--- start Supplied data ---

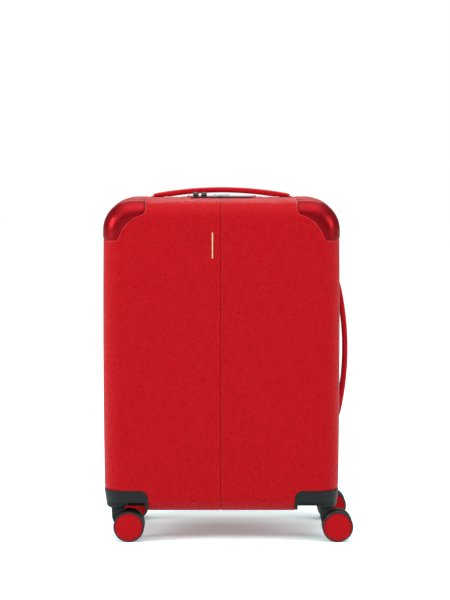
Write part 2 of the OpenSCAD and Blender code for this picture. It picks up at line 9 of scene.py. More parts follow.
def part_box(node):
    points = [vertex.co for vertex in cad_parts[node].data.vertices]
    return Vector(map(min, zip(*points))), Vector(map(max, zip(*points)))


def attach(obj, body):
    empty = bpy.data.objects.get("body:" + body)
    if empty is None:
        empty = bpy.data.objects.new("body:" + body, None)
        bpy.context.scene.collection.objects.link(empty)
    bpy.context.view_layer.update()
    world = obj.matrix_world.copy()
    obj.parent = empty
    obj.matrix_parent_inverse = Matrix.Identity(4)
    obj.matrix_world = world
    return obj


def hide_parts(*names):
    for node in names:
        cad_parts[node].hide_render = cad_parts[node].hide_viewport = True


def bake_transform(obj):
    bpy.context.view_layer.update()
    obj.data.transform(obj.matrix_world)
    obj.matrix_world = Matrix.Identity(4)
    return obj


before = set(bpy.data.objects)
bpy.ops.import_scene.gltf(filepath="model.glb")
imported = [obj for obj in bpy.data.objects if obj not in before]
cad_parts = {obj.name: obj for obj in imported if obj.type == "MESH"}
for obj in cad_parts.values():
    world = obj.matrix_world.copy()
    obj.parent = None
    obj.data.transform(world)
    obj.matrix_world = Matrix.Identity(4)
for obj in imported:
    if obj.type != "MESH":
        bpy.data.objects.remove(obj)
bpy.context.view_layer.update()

# ---------------------------------------------------------------- sizes, in metres

MM = 0.001
case_w, case_h, half_d = 373 * MM, 490.2 * MM, 115 * MM
floor_gap = 45 * MM
corner_r, fillet_r = 48 * MM, 28 * MM
draft, side_crown = 2.2 * MM, 2 * MM
zip_half = 6 * MM
mid_z = floor_gap + case_h / 2
top_z = floor_gap + case_h
face_half_w = case_w / 2 - draft
face_top_z = top_z - draft
fillet_y = half_d - fillet_r
half_w = case_w / 2 - side_crown        # half width of the outline before its bulge
half_h = case_h / 2
straight_x = half_w - corner_r          # half length of the straight stretches
straight_z = half_h - corner_r
leather_t = 1.2 * MM
seam_x = -1.2 * MM                      # middle seam between the two leather panels
stitch_x = seam_x + 2.3 * MM            # its row of stitches


# ---------------------------------------------------------------- materials

def node(tree, kind, settings=None, **inputs):
    """Adds a shader node; inputs are values, or sockets to link."""
    made = tree.nodes.new("ShaderNode" + kind)
    for key, value in (settings or {}).items():
        setattr(made, key, value)
    for key, value in inputs.items():
        socket = made.inputs[key.replace("_", " ")]
        if isinstance(value, bpy.types.NodeSocket):
            tree.links.new(value, socket)
        else:
            socket.default_value = value
    return made


def blank_material(name):
    made = bpy.data.materials.new(name)
    made.use_nodes = True
    made.node_tree.nodes.clear()
    return made, made.node_tree


def place(tree, scale=(1, 1, 1), turn=(0, 0, 0)):
    """Coordinates in metres, in the object's own frame, turned and scaled."""
    coords = node(tree, "TexCoord").outputs["Object"]
    return node(tree, "Mapping", Vector=coords, Scale=scale, Rotation=turn).outputs["Vector"]


def ramp(tree, value, low, high, to_low=0.0, to_high=1.0):
    made = node(tree, "MapRange", {"interpolation_type": "SMOOTHSTEP"}, Value=value, From_Min=low,
                From_Max=high, To_Min=to_low, To_Max=to_high)
    return made.outputs["Result"]


def noise(tree, where, scale, detail=3.0, rough=0.55):
    made = node(tree, "TexNoise", Vector=where, Scale=scale, Detail=detail, Roughness=rough)
    return made.outputs["Fac"]


def cells(tree, where, scale, feature="F1", smooth=0.5):
    made = node(tree, "TexVoronoi", {"feature": feature}, Vector=where, Scale=scale)
    if feature == "SMOOTH_F1":
        made.inputs["Smoothness"].default_value = smooth
    return made.outputs["Distance"]


def calc(tree, operation, a, b=0.0):
    made = tree.nodes.new("ShaderNodeMath")
    made.operation = operation
    for socket, value in zip(made.inputs, (a, b)):
        if isinstance(value, bpy.types.NodeSocket):
            tree.links.new(value, socket)
        else:
            socket.default_value = value
    return made.outputs[0]


def between(tree, factor, first, second):
    """Mixes two colours."""
    made = node(tree, "Mix", {"data_type": "RGBA"})
    tree.links.new(factor, made.inputs[0])
    for socket, value in zip((made.inputs[6], made.inputs[7]), (first, second)):
        if isinstance(value, bpy.types.NodeSocket):
            tree.links.new(value, socket)
        else:
            socket.default_value = (*value, 1)
    return made.outputs[2]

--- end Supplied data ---

◆ **Problem to work on**
Return exactly, please, the lines of the material from the first one down to and including the line where "points = [vertex.co" appears.

◆ **Answer for the task**
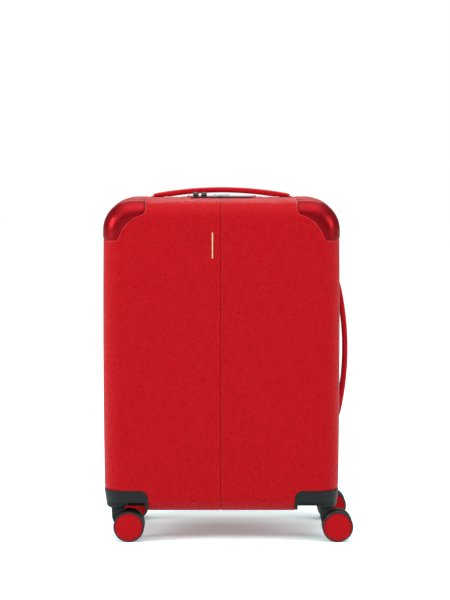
Write part 2 of the OpenSCAD and Blender code for this picture. It picks up at line 9 of scene.py. More parts follow.
def part_box(node):
    points = [vertex.co for vertex in cad_parts[node].data.vertices]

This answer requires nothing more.